The busts of the “Twelve Caesars” had belonged to the sculpture collection of Giovan Battista della Porta, which the artist bequeathed to his brothers Tommaso and Giovan Paolo. The latter, in October 1609, sold them - together with the entire collection - to Paul V, who bought them on behalf of Giovanni Battista Borghese. The busts were first moved to the Palazzo Borghese (Archivio Segreto Vaticano, Archivio Borghese, 7923, f. 121v-122r, in Faldi 1954, p. 51, doc. II) and, from 1615, placed in the entrance hall of the Villa Pinciana on walnut stools carved by Giovanni Battista Soria (Archivio Segreto Vaticano, Archivio Borghese, 4173, 12 August 1615, Conto di lavori di legno fatti da G.B. Soria per la villa di Porta Pinciana, in Faldi 1954, p. 51, doc. III).

Faldi writes that two other portraits were added, Scipio Africanus and Hannibal the Carthaginian, not included in the initial collection and dispersed after the reorganisation of the collection in the last quarter of the 18th century, when the 12 busts were moved to niches in the walls of the same entrance hall (1954, p. 50).

Confused by Baglione (The Lives, 1642, p. 74) with the series sold in 1562 by Tommaso della Porta il Vecchio to Cardinal Alessandro Farnese (housed in the Galleria di Palazzo Farnese in Rome), they were considered by Faldi to be the work of Giovanni Battista. This was not only based on documentary evidence, but also by comparison with certain works by the artist, whose cold and archaeologising approach is applied here to a generic imitation of ancient models (Faldi 1954, p. 50).

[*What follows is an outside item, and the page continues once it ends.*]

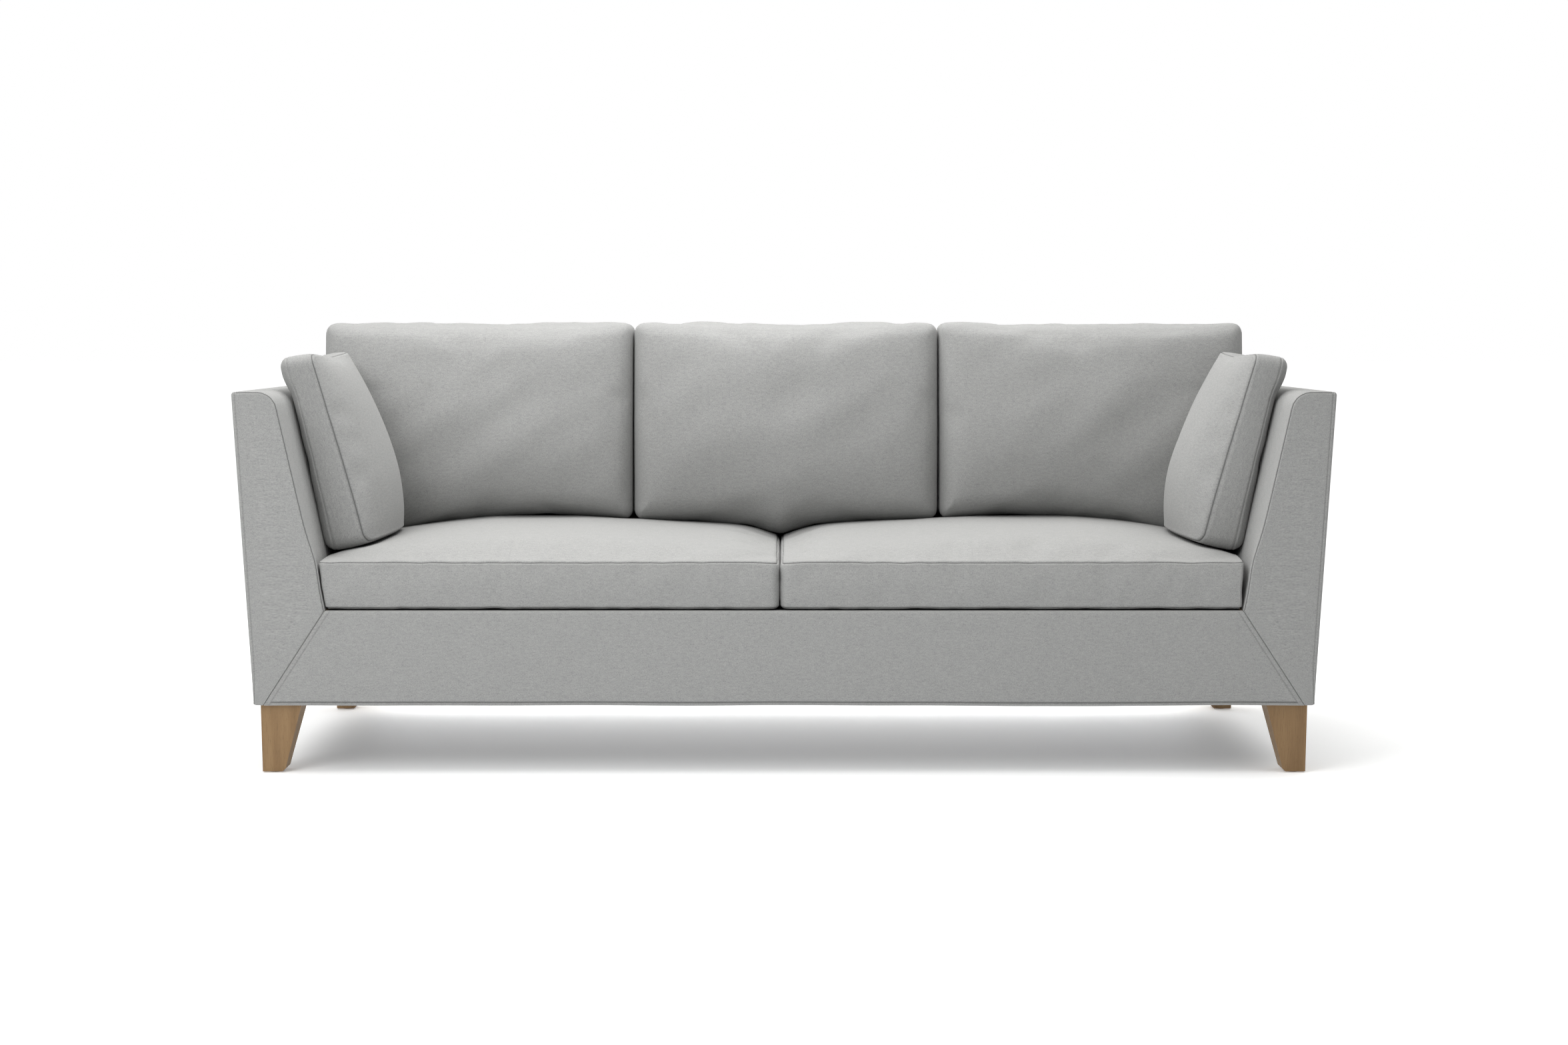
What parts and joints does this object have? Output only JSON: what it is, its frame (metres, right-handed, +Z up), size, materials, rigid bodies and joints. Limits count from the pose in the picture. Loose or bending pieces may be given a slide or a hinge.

The portraits show stylistic differences: for some of them, which have incised eyes with irises and pupils in the shape of an arch and the surface of the face well-polished and smooth, the autography appears consistent with the rest of Giovanni Battista Della Porta's works. In another group, composed of busts with eyes lacking irises and pupilsand different hair styles, it is more likely that the Lombard sculptor reworked and adapted reused parts. The portrait of Otho is almost perfectly superimposable on that of Augustus, both in terms of facial features and drapery, the folds of which are also almost identical to those visible on several other busts in the series. These elements shed light on the serial nature of the execution of these works in the Della Porta workshop.